Commémorer un soulèvement populaire
L’une des raisons de l’insistance de l’auteur du Deux mai 1808 à Madrid sur cet habit trahit peut-être sa volonté de montrer que le soulèvement des Madrilènes, comme la Guerre d’indépendance qui s’ensuivit pendant quatre années, fut d’initiative populaire. Goya était personnellement proche des cercles progressistes espagnols, que l’on qualifiait alors d’afrancesados (de « francisés »), et la fureur qu’il prête aux insurgés n’est pas sans rappeler sa dénonciation du fanatisme et des superstitions qui traverse son œuvre gravé antérieur (en particulier dans Les Caprices de 1799). Un détail renforce de manière paradoxale le sentiment d’assister à un combat bestial : le fait que seuls les chevaux regardent le spectateur, comme pour le prendre à témoin de l’inhumanité du spectacle qui se déroule sous ses yeux (détail 3). Cette ambiguïté, qui participe du réalisme de l’œuvre, ne contredit pourtant pas sa vocation commémorative. Une lettre du 24 février 1814 adressée par Goya à la régence manifeste ainsi « ses ardents désirs de perpétuer, par le moyen du pinceau, les actions ou scènes les plus notables et héroïques de notre glorieuse insurrection contre le tyran de l’Europe. ». La Couronne rétribua l’artiste pour les deux tableaux, le Deux et le Trois mai 1808, qui furent peut-être conçus à l’origine pour être accrochés sur les piliers d’un arc de triomphe temporaire fêtant l’indépendance recouvrée. Ils gagnèrent pourtant rapidement les réserves des collections royales, comme si Ferdinand VII, rétablissant l’absolutisme en accédant au trône cette même année 1814, avait compris que celui qui fut premier peintre du roi n’entendait pas célébrer son retour victorieux, mais bien plutôt la gloire du peuple qui en fut l’acteur décisif.

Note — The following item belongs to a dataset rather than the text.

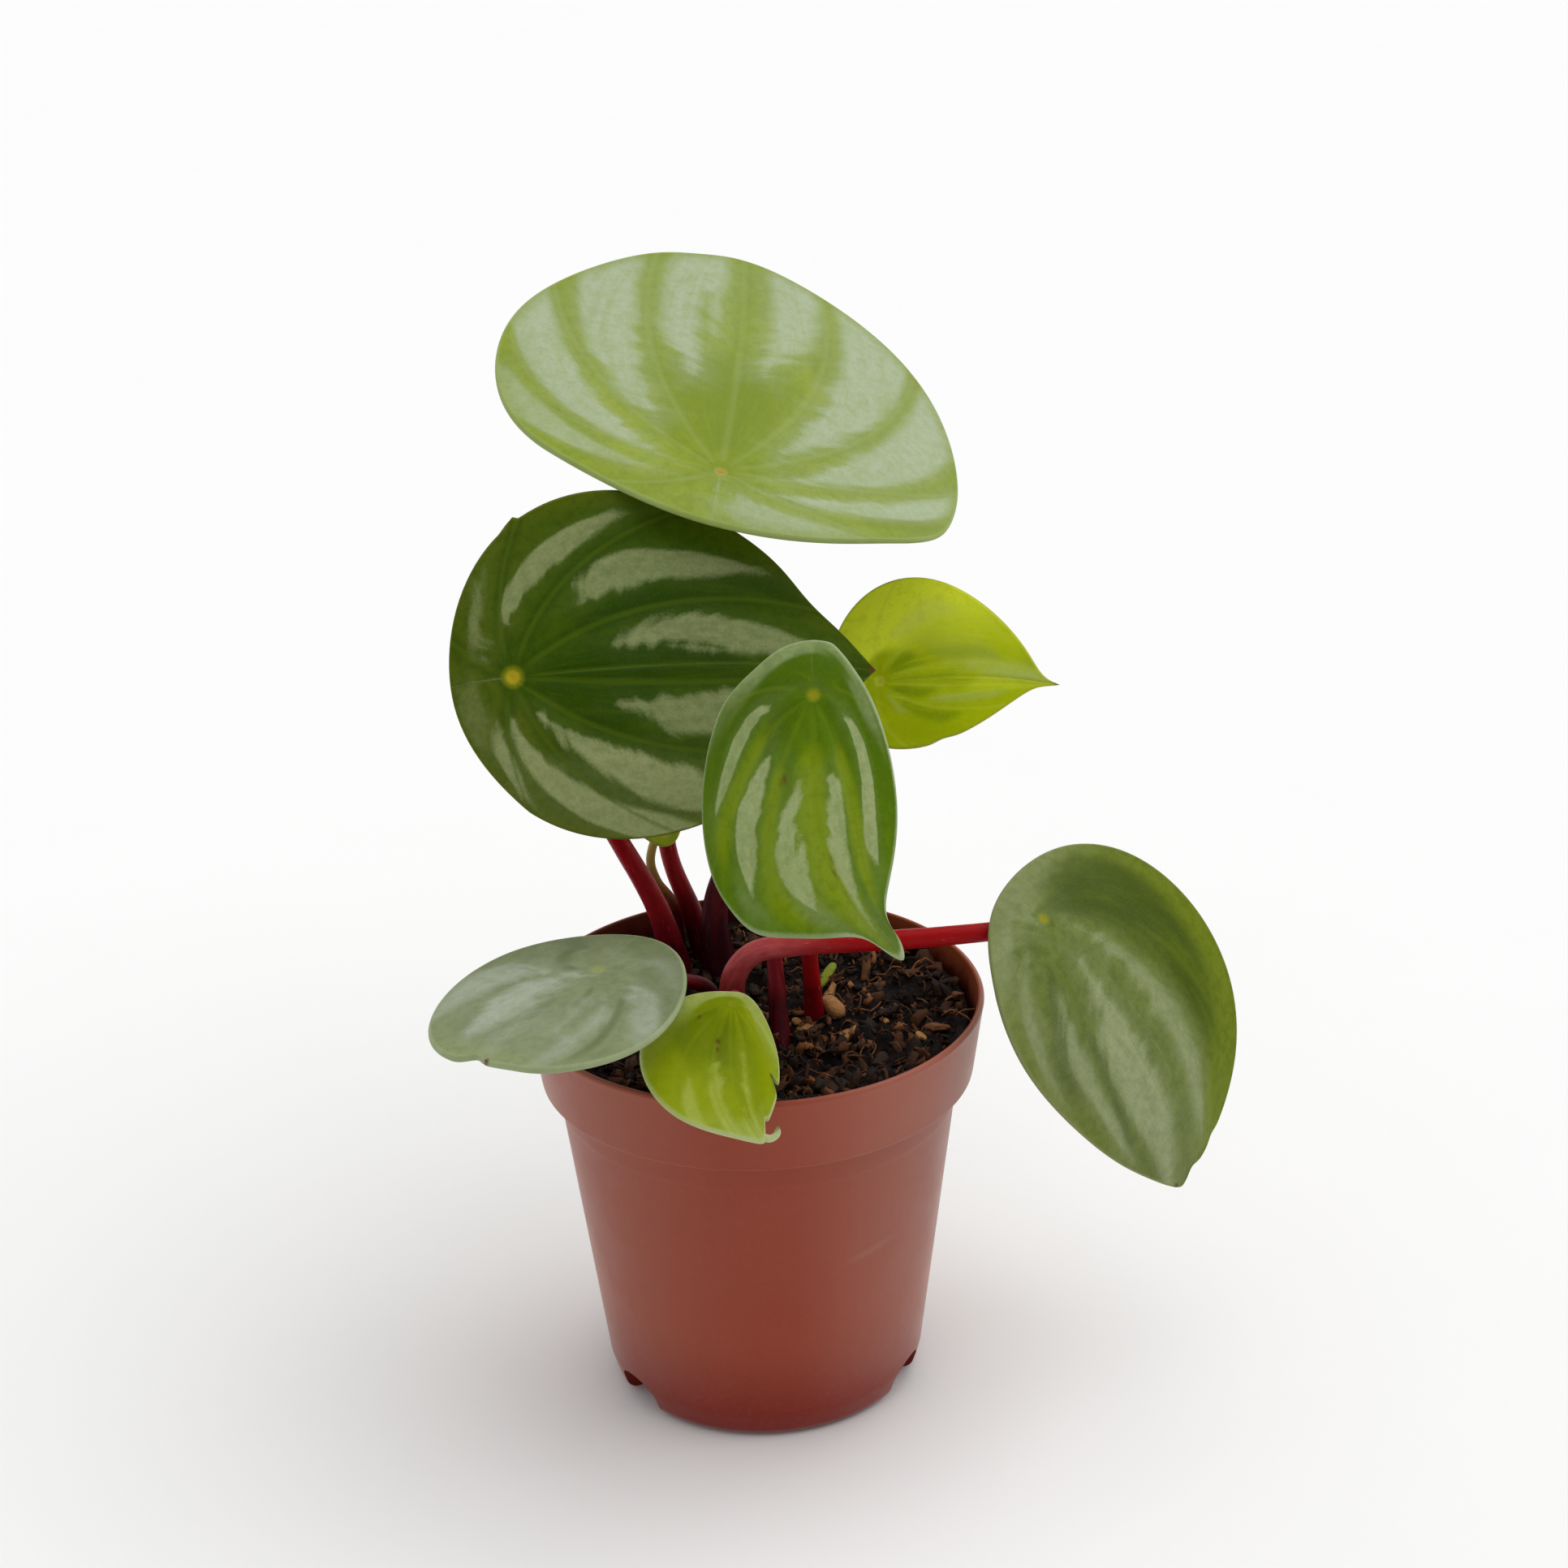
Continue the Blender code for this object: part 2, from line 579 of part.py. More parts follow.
def petiole_line(spec):
    """Foot in the soil, direction there, the path upward and the radii along it."""
    fx, fy = spec["foot"]
    foot = Vector((fx, fy, soil_height(fx, fy)))
    first = Vector(spec["via"][0])
    rise = (first - foot).normalized()
    root = foot - rise * BURIED
    points = [foot] + [Vector(p) for p in spec["via"]]
    end_normal = None
    if spec["leaf"]:
        leaf = LEAVES[spec["leaf"]]
        frame = leaf_frame(leaf)
        end_normal = blade_normal(leaf, frame, 0.0, 0.0, 0.0)
        seat = frame[1] - end_normal * (BLADE / 2.0 + GAP + 0.06)
        points.append(seat - end_normal * spec.get("lead", 1.6))
        points.append(seat)
    path = spline(points, 3)
    path = [root] + path
    low, high = spec["radius"]
    radii = [low + (high - low) * k / (len(path) - 1) for k in range(len(path))]
    if spec["leaf"]:
        radii[-1] *= 1.25
        radii[-2] *= 1.1
    return foot, rise, path, radii, end_normal


def build_petioles(soil):
    red = make_material("petiole_red", PETIOLE_RED, 0.4)
    for name, spec in PETIOLES.items():
        foot, rise, path, radii, end_normal = petiole_line(spec)
        obj = tube(name, path, radii, PETIOLE_SIDES, red, end_normal)
        smooth(obj, 60.0)
        hole = [foot - rise * (BURIED + HOLE_CLEARANCE), foot + rise * 3.0]
        width = (radii[0] + HOLE_CLEARANCE) / math.cos(math.pi / 12.0)
        boolean(soil, tube("hole_" + name, hole, (width, width), 12))


def build_plant():
    clear_scene()
    root = bpy.data.objects.new("potted_peperomia", None)
    bpy.context.scene.collection.objects.link(root)
    build_pot()
    soil, relief = build_soil()
    boolean(soil, relief, "INTERSECT")
    for azimuth in ARCH_AZIMUTHS:
        boolean(soil, arch_cutter("soil_arch", azimuth, WALL + SOIL_GAP, -2.0))
    build_petioles(soil)
    apply_modifiers(soil)
    smooth(soil, 30.0)
    for name, leaf in LEAVES.items():
        build_leaf(name, leaf, LEAF_COLOURS[name])
    for obj in bpy.context.scene.objects:
        if obj.type == "MESH":
            obj.parent = root


build_plant()
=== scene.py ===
"""Looks of the potted watermelon peperomia: finer blades with their veins and silver
bands, petioles that reach the blades, potting soil with bark and fibres, and the
plastic pot's finish.  Lengths are millimetres until mesh_object() turns them into
metres.  Object coordinates and bump distances in the materials are metres."""

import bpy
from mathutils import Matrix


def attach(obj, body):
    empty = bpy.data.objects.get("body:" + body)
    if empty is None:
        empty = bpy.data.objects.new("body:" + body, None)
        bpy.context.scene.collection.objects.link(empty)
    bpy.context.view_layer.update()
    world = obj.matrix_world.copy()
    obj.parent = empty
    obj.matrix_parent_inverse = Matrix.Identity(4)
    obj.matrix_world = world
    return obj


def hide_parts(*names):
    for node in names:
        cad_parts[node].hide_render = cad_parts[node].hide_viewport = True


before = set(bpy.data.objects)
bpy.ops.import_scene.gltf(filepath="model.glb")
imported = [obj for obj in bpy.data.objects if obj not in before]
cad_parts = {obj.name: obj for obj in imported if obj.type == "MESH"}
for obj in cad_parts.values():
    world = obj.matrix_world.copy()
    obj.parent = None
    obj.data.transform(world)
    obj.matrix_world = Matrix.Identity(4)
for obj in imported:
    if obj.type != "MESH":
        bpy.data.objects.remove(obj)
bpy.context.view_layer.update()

import math
import random

import bmesh
import bpy
import numpy as np
from mathutils import Matrix, Vector, noise

MM = 0.001

# blades
BLADE = 0.9                 # thickness
EDGE_ROUND = 0.45           # radius of the rounded margin
VEIN_CURL = 0.7             # how strongly the veins sweep round toward the tip
BLADE_LINES = 216           # mesh lines from the petiole to the margin
BLADE_STEPS = 34            # steps along each of them
MARGIN_STEPS = (0.95, 0.62, 0.42, 0.28, 0.16, 0.07, 0.02, 0.0)   # distances from the margin
HUB_DIMPLE = 0.34           # how deep the upper face is sunk over the petiole
NO_BAND = -6.0              # depth inside a band, far from any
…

Jeannine BATICLE, Goya d’or et de sang, Paris, Gallimard, 2005.
Werner HOFMANN, Goya. Du ciel à l’enfer en passant par le monde, Paris, Hazan, 2014.
Manuela B. MENA MARQUES (dir.), Goya en tiempos de guerra, Madrid, musée du Prado, El Viso, 2008.
Nigel GLENDINNING, Arte, ideología y originalidad en la obra de Goya, Salamanque, Ediciones Universidad de Salamanca, 2008.
Sarah SYMMONS, Goya, Londres, Phaidon, 2002.